● **DESCRIPTION OF THE TASK**: From the first line of the data below, repeat each line exactly until you reach the line with "fruit in it."; include that line too.

● **SOURCE MATERIAL**:

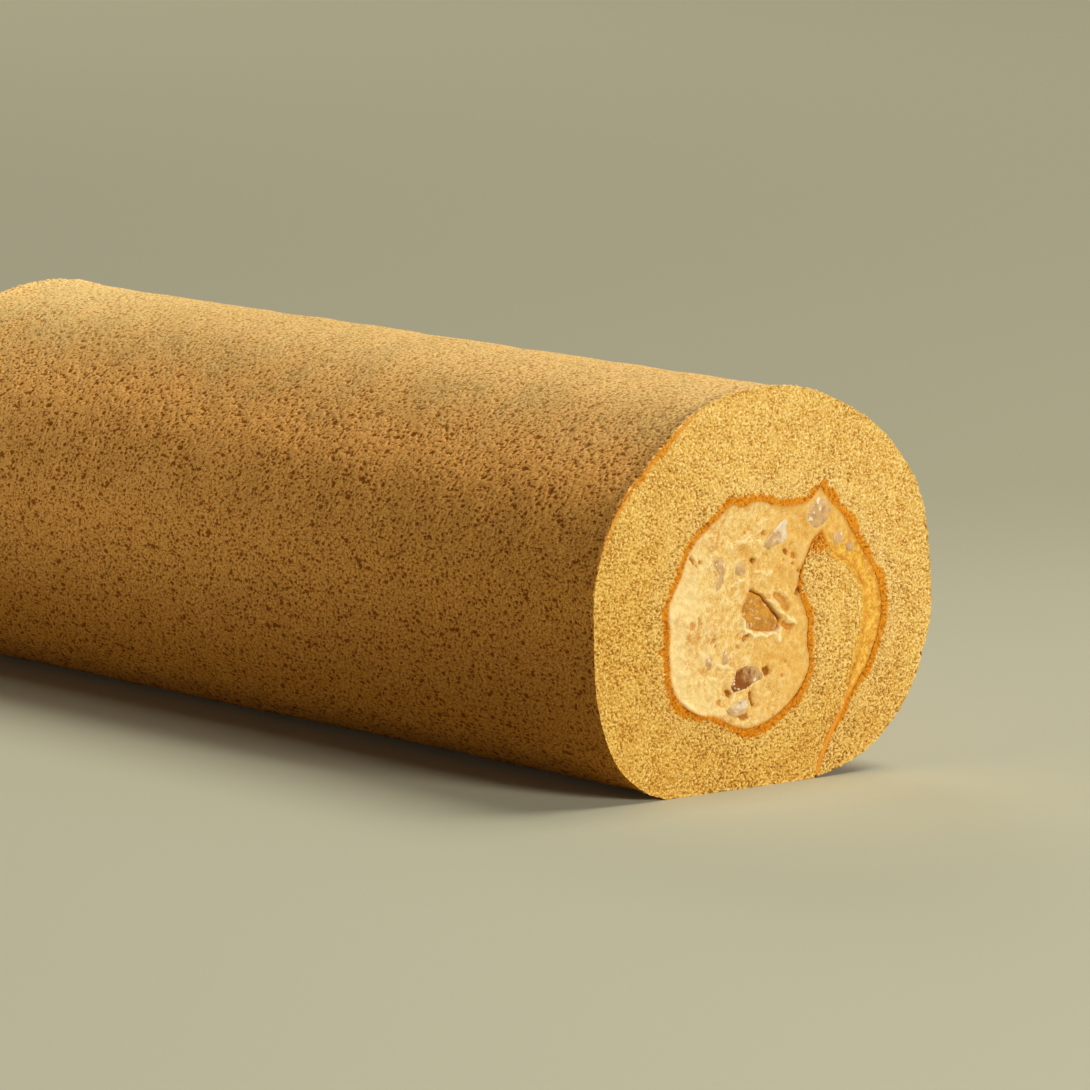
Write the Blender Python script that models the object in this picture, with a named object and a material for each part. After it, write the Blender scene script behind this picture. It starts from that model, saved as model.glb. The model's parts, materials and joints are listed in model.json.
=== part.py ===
"""Swiss roll cake: a thick sponge sheet, rolled a turn and a third round a cream filling with soft fruit in it.

Metres, +Z up. The roll lies along X and its two cut ends face -X and +X. The origin is on the surface that the roll
rests on, under its middle. The section is drawn in millimetres as (across, up), where across is +Y.
"""

import math
import random

import bmesh
import bpy
from mathutils import Matrix, Vector, geometry

MM = 0.001
LENGTH = 228.0  # from cut end to cut end
CURVE_STEP = 1.5  # longest facet of a round stretch
PIECE_GAP = 0.3  # left between neighbours, so that no two solids share a face
POCKET_GAP = 0.4  # round a fruit chunk in its pocket
CHUNK_BEVEL = 0.22  # of a chunk's thickness
CHUNK_WOBBLE = 0.07  # how uneven a chunk's corners are, as a share of its size
SEED = 7

# The sheet's browned side, which faces the filling. It starts at the inner end, which stands up like a tongue,
# goes down, under and up the filling to the first fold, on to the peak, and down the far side to the free end.
TONGUE_TIP = (14.2, 46.9)
FIRST_FOLD = (-7.8, 53.9)
PEAK = (13.6, 55.3)
FREE_END = (13.6, 0.8)
BROWNED_UNDER_AND_UP = [
    TONGUE_TIP, (12.0, 45.6), (10.3, 42.6), (8.7, 39.6), (8.2, 36.6), (9.4, 33.4), (10.6, 30.0), (10.4, 26.0),
    (11.0, 22.4), (10.0, 19.4), (7.6, 16.4), (4.2, 13.9), (0.3, 12.1), (-4.2, 11.3), (-8.6, 12.6), (-12.0, 14.2),
    (-16.0, 15.2), (-20.2, 17.6), (-22.5, 21.0), (-23.0, 25.0), (-23.3, 28.0), (-22.9, 31.0), (-23.5, 34.6),
    (-22.3, 38.2), (-20.2, 41.2), (-19.0, 44.6), (-16.4, 47.8), (-12.8, 50.4), FIRST_FOLD,
]  # fmt: skip
BROWNED_TOP = [FIRST_FOLD, (-5.6, 52.9), (-2.0, 53.6), (1.6, 52.8), (5.2, 52.1), (9.0, 52.2), (11.6, 53.3), PEAK]
BROWNED_DOWN = [
    PEAK, (15.2, 53.0), (17.7, 50.7), (20.2, 47.8), (22.2, 44.8), (24.6, 41.4), (27.0, 38.0), (28.4, 34.5),
    (28.8, 31.0), (28.3, 27.5), (26.9, 23.6), (24.9, 20.0), (22.2, 16.6),
]  # fmt: skip
BROWNED_SEAM = [(22.2, 16.6), (19.6, 13.2), (17.6, 10.0), (15.5, 6.6), (13.9, 3.2), FREE_END]

# The sheet's paler side: the outside of the roll from the free end over the top to the flat foot, then the seam
# under the free end, and the tongue's outer side back up to its tip.
OUTSIDE = [
    FREE_END, (21.0, 2.3), (30.0, 7.4), (37.0, 16.0), (40.9, 27.0), (41.2, 37.0), (38.8, 51.0), (32.0, 61.5),
    (22.0, 69.0), (11.0, 73.6), (2.0, 75.0), (-8.0, 74.4), (-17.0, 71.6), (-27.0, 64.0), (-36.0, 54.5),
    (-40.8, 42.5), (-41.3, 33.0), (-40.3, 19.0), (-36.0, 8.0), (-29.5, 2.2), (-24.0, 0.0),
]  # fmt: skip
FOOT_END = (12.4, 0.0)
SEAM = [FOOT_END, (13.2, 2.6), (15.2, 6.8), (17.3, 10.2), (19.3, 13.5), (21.0, 17.1)]
TONGUE_OUTER = [
    (21.0, 17.1), (22.9, 21.6), (24.3, 26.0), (24.9, 31.0), (24.4, 35.5), (22.6, 38.4), (20.2, 40.6), (17.3, 42.2),
    (15.4, 44.2), TONGUE_TIP,
]  # fmt: skip

# Fruit chunks that show at a cut end: (across, up, width, height, depth into the roll, turn in degrees).
NEAR_CHUNKS = [
    (13.6, 50.4, 4.2, 4.6, 6.0, 42),
    (18.0, 45.0, 2.8, 2.6, 4.0, 42),
    (21.0, 43.2, 2.2, 2.2, 3.0, 20),
    (2.8, 47.2, 3.0, 6.0, 5.0, -44),
    (-11.0, 42.2, 2.8, 3.8, 4.0, -18),
    (-6.0, 41.4, 2.8, 2.6, 4.0, 12),
    (-1.2, 32.4, 6.8, 5.6, 6.0, -38),
    (-9.6, 25.0, 2.0, 3.0, 3.0, 8),
    (-13.7, 24.6, 2.4, 2.8, 3.0, -30),
    (-4.4, 21.0, 6.8, 3.6, 6.0, 24),
    (-6.4, 15.4, 3.6, 3.2, 4.0, 18),
]
FAR_CHUNKS = [
    (-14.2, 40.4, 4.4, 4.0, 5.0, 30),
    (-3.4, 47.4, 5.2, 3.4, 5.0, -12),
    (6.4, 45.6, 3.0, 3.4, 4.0, 40),
    (15.0, 49.6, 3.4, 3.6, 5.0, 24),
    (20.6, 43.4, 2.4, 2.4, 3.0, 50),
    (-1.8, 36.4, 3.0, 2.6, 3.0, 5),
    (-16.6, 29.2, 3.0, 4.6, 5.0, -16),
    (-6.0, 27.6, 5.8, 4.6, 6.0, 34),
    (4.4, 22.4, 3.6, 3.0, 4.0, -34),
    (-10.4, 18.6, 3.2, 2.8, 4.0, 15),
    (0.4, 16.4, 2.6, 2.2, 3.0, -8),
]

SPONGE_COLOUR = (0.78, 0.50, 0.20, 1.0)
CREAM_COLOUR = (0.90, 0.66, 0.33, 1.0)
FRUIT_COLOUR = (0.55, 0.38, 0.20, 1.0)


def clear_scene():
    for thing in list(bpy.data.objects):
        bpy.data.objects.remove(thing)


def material(name, colour, roughness):
    made = bpy.data.materials.new(name)
    made.use_nodes = True
    shader = made.node_tree.nodes["Principled BSDF"]
    shader.inputs["Base Color"].default_value = colour
    shader.inputs["Roughness"].default_value = roughness
    return made


def smooth(points):
    """Points a step apart on the smooth curve through these, without its last one."""
    stops = [Vector(p) for p in points]
    ends = [2 * stops[0] - stops[1], *stops, 2 * stops[-1] - stops[-2]]
    curve = []
    for before, start, stop, after in zip(ends, ends[1:], ends[2:], ends[3:]):
        reach = (stop - start).length / 3
        leave = (stop - before).normalized() * reach
        arrive = (after - start).normalized() * reach
        count = max(2, math.ceil((stop - start).length / CURVE_STEP) + 1)
        curve += geometry.interpolate_bezier(start, start + leave, stop - arrive, stop, count)[:-1]
    return curve


def shrunk(outline, by):
    """A counter-clockwise outline moved inwards."""
    moved = []
    for before, here, after in zip([outline[-1], *outline], outline, [*outline[1:], outline[0]]):
        first = (here - before).normalized()
        second = (after - here).normalized()
        bisector = Vector((-first.y - second.y, first.x + second.x)).normalized()
        slant = max(0.5, bisector.dot(Vector((-first.y, first.x))))
        moved.append(here + bisector * by / slant)
    return moved


def sheet_outline():
    """The whole sponge sheet's section, counter-clockwise."""
    outside = smooth(OUTSIDE) + [Vector(OUTSIDE[-1])]
    inner = smooth(SEAM) + smooth(TONGUE_OUTER)
    browned = smooth(BROWNED_UNDER_AND_UP) + smooth(BROWNED_TOP) + smooth(BROWNED_DOWN) + smooth(BROWNED_SEAM)
    return outside + inner + browned


def filling_outline():
    """The space between the sheet's browned side and the tongue, less the gap between pieces, counter-clockwise."""
    browned = smooth(BROWNED_UNDER_AND_UP) + smooth(BROWNED_TOP) + smooth(BROWNED_DOWN)
    cavity = browned + smooth(TONGUE_OUTER)
    return shrunk(cavity[::-1], PIECE_GAP)


def add_object(name, shape, finish):
    mesh = bpy.data.meshes.new(name)
    shape.to_mesh(mesh)
    shape.free()
    made = bpy.data.objects.new(name, mesh)
    bpy.context.scene.collection.objects.link(made)
    mesh.materials.append(finish)
    return made


def log(name, outline, finish):
    """A section run from one cut end to the other."""
    shape = bmesh.new()
    corners = [shape.verts.new((-LENGTH / 2 * MM, p.x * MM, p.y * MM)) for p in outline]
    end = shape.faces.new(corners)
    run = bmesh.ops.extrude_face_region(shape, geom=[end])["geom"]
    moved = [part for part in run if isinstance(part, bmesh.types.BMVert)]
    bmesh.ops.translate(shape, verts=moved, vec=(LENGTH * MM, 0, 0))
    bmesh.ops.triangulate(shape, faces=[face for face in shape.faces if len(face.verts) > 4])
    bmesh.ops.recalc_face_normals(shape, faces=shape.faces)
    return add_object(name, shape, finish)


def add_chunk(shape, row, side, seed, grow=0.0):
    """Adds an uneven bevelled block, half sunk in the cut end on that side, to a bmesh. Millimetres become metres."""
    across, up, width, height, depth, turn = row
    chance = random.Random(seed)
    block = bmesh.new()
    bmesh.ops.create_cube(block, size=1.0)
    for corner in block.verts:
        corner.co = Vector(c * (1 + chance.uniform(-CHUNK_WOBBLE, CHUNK_WOBBLE)) for c in corner.co)
    size = [side_length + 2 * grow for side_length in (depth, width, height)]
    bmesh.ops.scale(block, vec=size, verts=block.verts)
    bmesh.ops.bevel(
        block, geom=block.edges, offset=CHUNK_BEVEL * min(size), segments=1, affect="EDGES", offset_type="OFFSET"
    )
    place = Matrix.Translation((side * LENGTH / 2, across, up)) @ Matrix.Rotation(math.radians(turn), 4, "X")
    bmesh.ops.transform(block, matrix=Matrix.Scale(MM, 4) @ place, verts=block.verts)
    mesh = bpy.data.meshes.new("block")
    block.to_mesh(mesh)
    block.free()
    shape.from_mesh(mesh)
    bpy.data.meshes.remove(mesh)


def chunk(name, row, side, seed, finish):
    """One fruit chunk, sliced flush with the cut end."""
    shape = bmesh.new()
    add_chunk(shape, row, side, seed)
    cut = bmesh.ops.bisect_plane(
        shape,
        geom=[*shape.verts, *shape.edges, *shape.faces],
        plane_co=(side * LENGTH / 2 * MM, 0, 0),
        plane_no=(side, 0, 0),
        clear_outer=True,
    )
    rim = [part for part in cut["geom_cut"] if isinstance(part, bmesh.types.BMEdge)]
    bmesh.ops.edgeloop_fill(shape, edges=rim)
    bmesh.ops.recalc_face_normals(shape, faces=shape.faces)
    return add_object(name, shape, finish)


def pocket_cutter(placed):
    """All the pockets that hold the chunks, as one hidden shape."""
    shape = bmesh.new()
    for row, side, seed in placed:
        add_chunk(shape, row, side, seed, POCKET_GAP)
    bmesh.ops.recalc_face_normals(shape, faces=shape.faces)
    cutter = add_object("pocket_cutter", shape, bpy.data.materials["cream"])
    cutter.hide_render = True
    cutter.display_type = "WIRE"
    return cutter


def main():
    clear_scene()
    sponge = material("sponge", SPONGE_COLOUR, 0.85)
    cream = material("cream", CREAM_COLOUR, 0.45)
    fruit = material("fruit", FRUIT_COLOUR, 0.2)
    log("sponge_sheet", sheet_outline(), sponge)
    filling = log("cream_filling", filling_outline(), cream)
    rows = [(row, 1) for row in NEAR_CHUNKS] + [(row, -1) for row in FAR_CHUNKS]
    placed = [(row, side, SEED + number) for number, (row, side) in enumerate(rows)]
    for number, (row, side, seed) in enumerate(placed, start=1):
        chunk(f"fruit_chunk_{number:02d}", row, side, seed, fruit)
    cut = filling.modifiers.new("pockets", "BOOLEAN")
    cut.operation = "DIFFERENCE"
    cut.solver = "EXACT"
    cut.object = pocket_cutter(placed)


main()
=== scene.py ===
"""Swiss roll cake: the looks of a rolled sponge sheet with a cream filling and soft fruit, on its CAD frame.

The sheet's section, the chunks' places and the roll's length come from the CAD frame. The sheet is modelled
flat, as a grid, and rolled up onto the section: a thin piece for each cut end, where the crumb shows, and a
row of pieces between them for the outer turn. Colour and relief come from the same patterns, so they lie over
each other. Lengths are in metres, but in the tables that say mm.
"""

import json
import math
import random

import bmesh
import bpy
import numpy as np
from bpy.props import FloatProperty, FloatVectorProperty, PointerProperty
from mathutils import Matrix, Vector

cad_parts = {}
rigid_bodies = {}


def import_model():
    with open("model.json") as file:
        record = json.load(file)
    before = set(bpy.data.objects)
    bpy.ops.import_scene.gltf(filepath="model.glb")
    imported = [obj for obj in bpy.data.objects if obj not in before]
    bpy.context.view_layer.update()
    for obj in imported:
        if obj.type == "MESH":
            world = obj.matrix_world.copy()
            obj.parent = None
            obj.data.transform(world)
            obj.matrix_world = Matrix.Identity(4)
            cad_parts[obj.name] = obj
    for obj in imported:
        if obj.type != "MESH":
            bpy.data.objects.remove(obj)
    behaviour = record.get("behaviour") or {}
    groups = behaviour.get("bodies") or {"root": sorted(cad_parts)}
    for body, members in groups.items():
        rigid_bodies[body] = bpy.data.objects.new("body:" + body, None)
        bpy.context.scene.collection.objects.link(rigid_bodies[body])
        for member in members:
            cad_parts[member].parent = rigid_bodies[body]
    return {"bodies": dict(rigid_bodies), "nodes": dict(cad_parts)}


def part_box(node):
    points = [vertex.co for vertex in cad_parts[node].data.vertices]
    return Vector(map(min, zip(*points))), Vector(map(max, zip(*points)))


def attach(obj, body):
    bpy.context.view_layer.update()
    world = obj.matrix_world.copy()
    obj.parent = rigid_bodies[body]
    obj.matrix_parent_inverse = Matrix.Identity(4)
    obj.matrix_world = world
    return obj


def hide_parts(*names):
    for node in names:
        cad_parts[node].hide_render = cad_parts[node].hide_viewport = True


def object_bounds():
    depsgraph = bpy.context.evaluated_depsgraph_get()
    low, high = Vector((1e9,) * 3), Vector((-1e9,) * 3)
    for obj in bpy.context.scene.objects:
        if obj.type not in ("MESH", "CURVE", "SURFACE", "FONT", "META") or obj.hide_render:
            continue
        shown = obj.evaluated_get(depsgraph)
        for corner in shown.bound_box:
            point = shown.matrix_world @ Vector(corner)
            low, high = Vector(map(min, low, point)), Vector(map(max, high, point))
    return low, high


bl_info = {
    "name": "Swiss Roll Cake",
    "version": (1, 0, 0),
    "blender": (4, 5, 0),
    "location": "3D View > Sidebar > Roll",
    "description": "Models the sponge, cream and fruit of a swiss roll round its CAD frame",
    "category": "Object",
}

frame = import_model()
CAD_LOW, CAD_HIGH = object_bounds()
MM = 0.001
HALF_LENGTH = CAD_HIGH.x
BODY = next(iter(frame["bodies"]))

# Places in the section, as (across, up)
TONGUE_TIP = (14.2 * MM, 46.9 * MM)
TONGUE_MIDDLE = (5.0 * MM, 40.0 * MM)
FREE_END = (13.6 * MM, 0.8 * MM)
FOOT_END = (12.4 * MM, 0.0)
SEAM_END = (13.0 * MM, 0.7 * MM)  # of the filling's thin tail, low in the seam
FREE_END_SHIFT = (-0.75 * MM, -0.65 * MM)  # brings the sheet's free end down beside the foot

# The camera stands off the near cut end, to one side of it, and looks slightly down
CAMERA_PLACE = (1.1960, -0.9309, 0.2550)
CAMERA_AIM = (-0.768229, 0.623451, -0.145374)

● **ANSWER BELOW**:
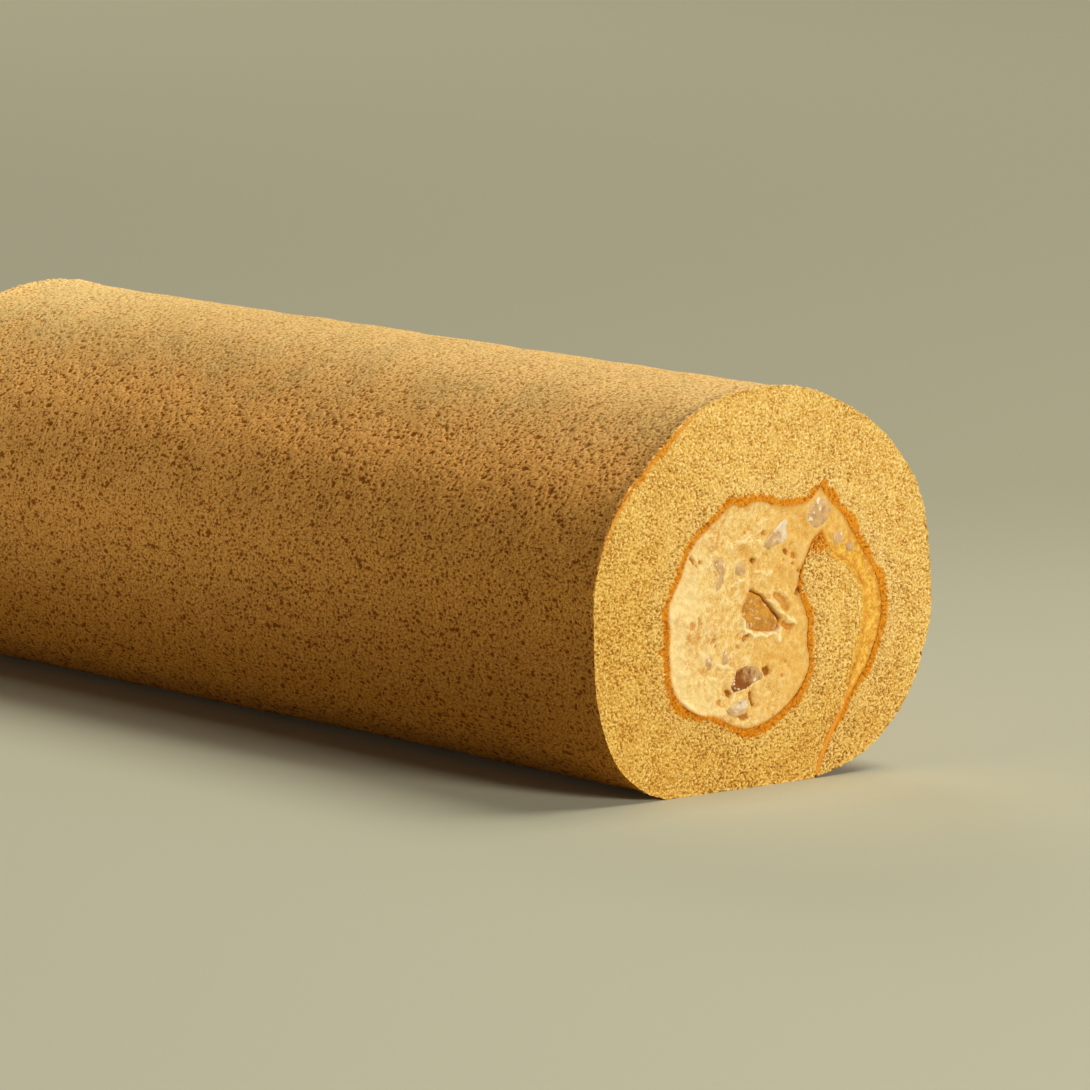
Write the Blender Python script that models the object in this picture, with a named object and a material for each part. After it, write the Blender scene script behind this picture. It starts from that model, saved as model.glb. The model's parts, materials and joints are listed in model.json.
=== part.py ===
"""Swiss roll cake: a thick sponge sheet, rolled a turn and a third round a cream filling with soft fruit in it.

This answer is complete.